▶ _Objective_:
Copy every line of the listing that holds the string "from".

▶ _Material provided_:
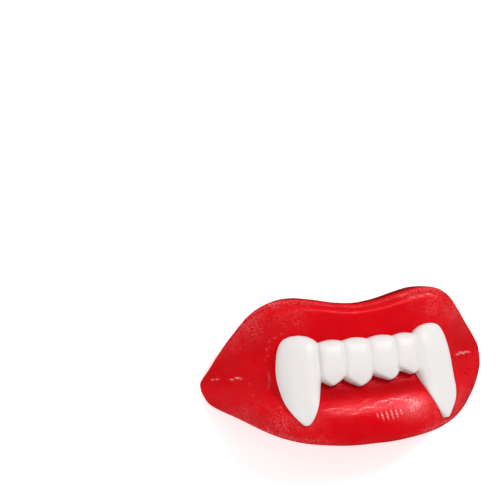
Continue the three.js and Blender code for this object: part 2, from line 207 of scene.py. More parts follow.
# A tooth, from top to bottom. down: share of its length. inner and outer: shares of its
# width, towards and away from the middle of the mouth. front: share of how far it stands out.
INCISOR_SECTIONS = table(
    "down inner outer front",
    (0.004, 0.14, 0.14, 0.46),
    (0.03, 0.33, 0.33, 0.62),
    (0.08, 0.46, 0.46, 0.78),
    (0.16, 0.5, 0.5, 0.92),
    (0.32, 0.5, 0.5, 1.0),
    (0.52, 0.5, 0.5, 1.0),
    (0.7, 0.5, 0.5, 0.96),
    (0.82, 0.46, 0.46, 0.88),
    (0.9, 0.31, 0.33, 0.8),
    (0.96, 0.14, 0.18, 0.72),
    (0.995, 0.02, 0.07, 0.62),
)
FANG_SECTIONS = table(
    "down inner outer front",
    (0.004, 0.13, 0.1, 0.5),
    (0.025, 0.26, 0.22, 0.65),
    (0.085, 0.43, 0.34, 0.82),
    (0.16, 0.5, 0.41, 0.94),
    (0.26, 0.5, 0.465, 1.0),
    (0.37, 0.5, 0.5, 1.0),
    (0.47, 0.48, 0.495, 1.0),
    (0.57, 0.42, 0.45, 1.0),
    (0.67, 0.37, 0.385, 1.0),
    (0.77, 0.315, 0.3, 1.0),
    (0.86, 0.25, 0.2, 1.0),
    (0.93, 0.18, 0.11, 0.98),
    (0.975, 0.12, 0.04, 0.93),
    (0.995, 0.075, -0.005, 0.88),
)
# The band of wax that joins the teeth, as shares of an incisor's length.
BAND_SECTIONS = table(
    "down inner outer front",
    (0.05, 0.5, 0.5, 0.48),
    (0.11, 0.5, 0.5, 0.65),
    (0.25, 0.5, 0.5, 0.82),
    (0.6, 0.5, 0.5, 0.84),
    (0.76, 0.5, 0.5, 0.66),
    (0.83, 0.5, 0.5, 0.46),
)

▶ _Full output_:
Continue the three.js and Blender code for this object: part 2, from line 207 of scene.py. More parts follow.
# A tooth, from top to bottom. down: share of its length. inner and outer: shares of its
# width, towards and away from the middle of the mouth. front: share of how far it stands out.